Die Mammutkonferenz mit Zehntausenden Teilnehmern aus fast 200 Staaten tagt seit dem 11. November - bis Freitag soll ein Konsens gefunden werden. Zentraler Streitpunkt ist, wie stark die Finanzhilfen an Entwicklungs- und Schwellenländer aufgestockt werden. Der Bedarf an externen Hilfen beträgt laut einer unabhängigen UNO-Expertengruppe bis 2030 rund eine Billion US-Dollar pro Jahr - und sogar 1,3 Billionen bis 2035. Das wären zehn- bis 13-mal mehr als bisher an Klimahilfe fließt.

"Der Entwurfstext enthält eine Option, die zu Recht anerkennt, dass Billionen benötigt werden. Gleichzeitig ist kein konkreter Betrag für das Klimafinanzierungsziel festgelegt. Das ist eine Missachtung der Bedürfnisse von Millionen von Menschen, die bereits heute unter der Klimakrise leiden", sagte Jasmin Duregger, Klima- und Energieexpertin bei Greenpeace der APA.

Sabine Minninger, Klimaexpertin von Brot für die Welt, nannte den neuen Verhandlungstext enttäuschend. Einen Tag vor dem offiziellen Ende der COP29 seien die Industriestaaten immer noch nicht bereit, über konkrete Zuschüsse zu reden.

Klargestellt wird in dem Textentwurf immerhin, dass zumindest die Unterstützung für die Anpassung an die fatalen Folgen der Klimakrise und die Mittel für den Ersatz von Schäden und Verlusten vorrangig als Zuschüsse fließen soll - und nicht etwa über Kredite, die die Schuldenlast armer Staaten noch vergrößern.

Im Streit über die Höhe künftiger Zahlungen hatte die EU zuletzt auf die Bremse getreten und betont, man werde erst konkrete Summen anbieten, wenn andere Schlüsselfragen geklärt seien. Der Staatenverbund pochte darauf, dass Länder wie China und die Golfstaaten, die viel Geld mit Öl, Gas und Kohle verdient haben, ebenfalls Geld beitragen.
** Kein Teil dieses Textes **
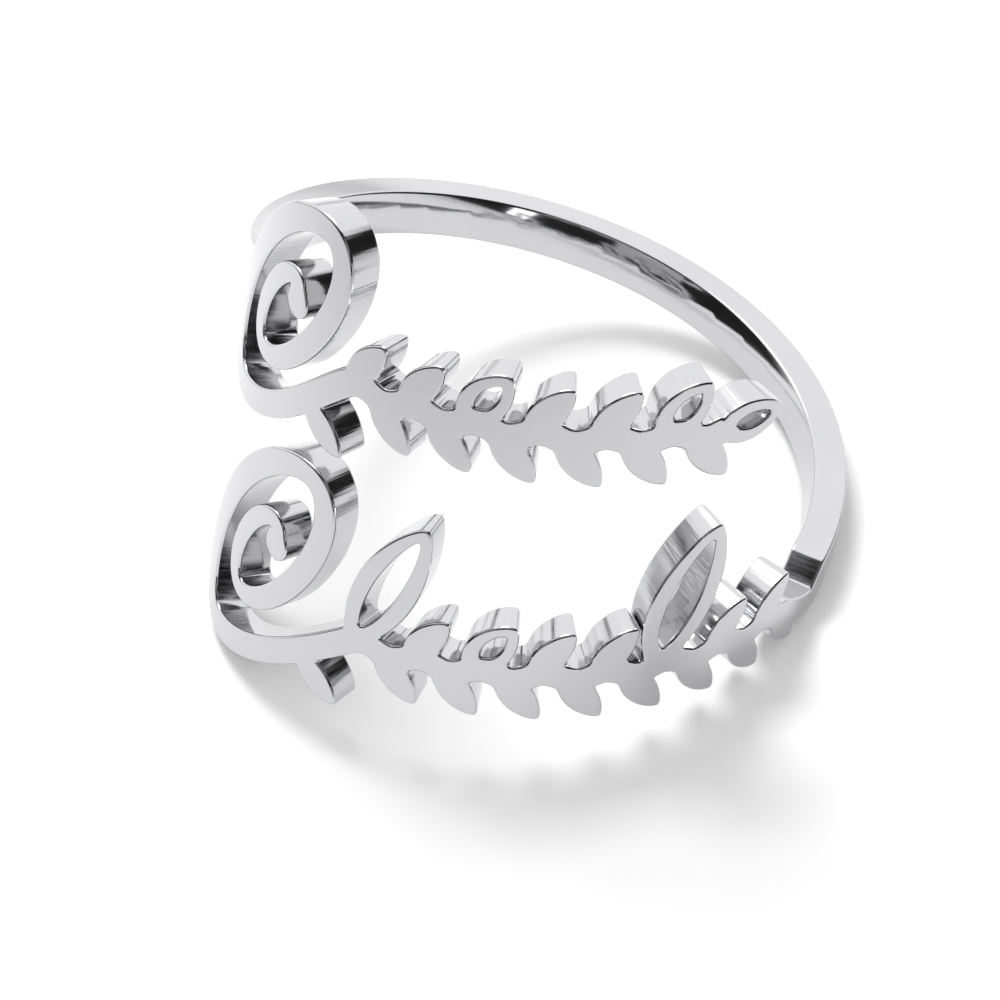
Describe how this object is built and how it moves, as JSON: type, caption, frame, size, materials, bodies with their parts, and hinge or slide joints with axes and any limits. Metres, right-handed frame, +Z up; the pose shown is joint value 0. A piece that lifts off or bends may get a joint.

Noch gelten diese, und etwa auch Indien, nach einer 30 Jahre alten UNO-Einstufung aber als Entwicklungsstaaten - und damit als Empfängerländer.

Die Entwicklungsländer reagierten am Donnerstag damit, dass sie eine Erhöhung der jährlichen Zahlungen der Industriestaaten auf "mindestens" 500 Milliarden Dollar (475 Milliarden Euro) bis zum Jahr 2030 forderten. Das machte der Vertreter der Gruppe G77 plus China, der ugandische Unterhändler Adonia Ayebare, in den Beratungen deutlich. Zuvor hatten die Entwicklungsländer Zahlungen von 1,3 Billionen Dollar bis zum Jahr 2035 gefordert. Die nun genannte Summe wäre somit ein Zwischenziel.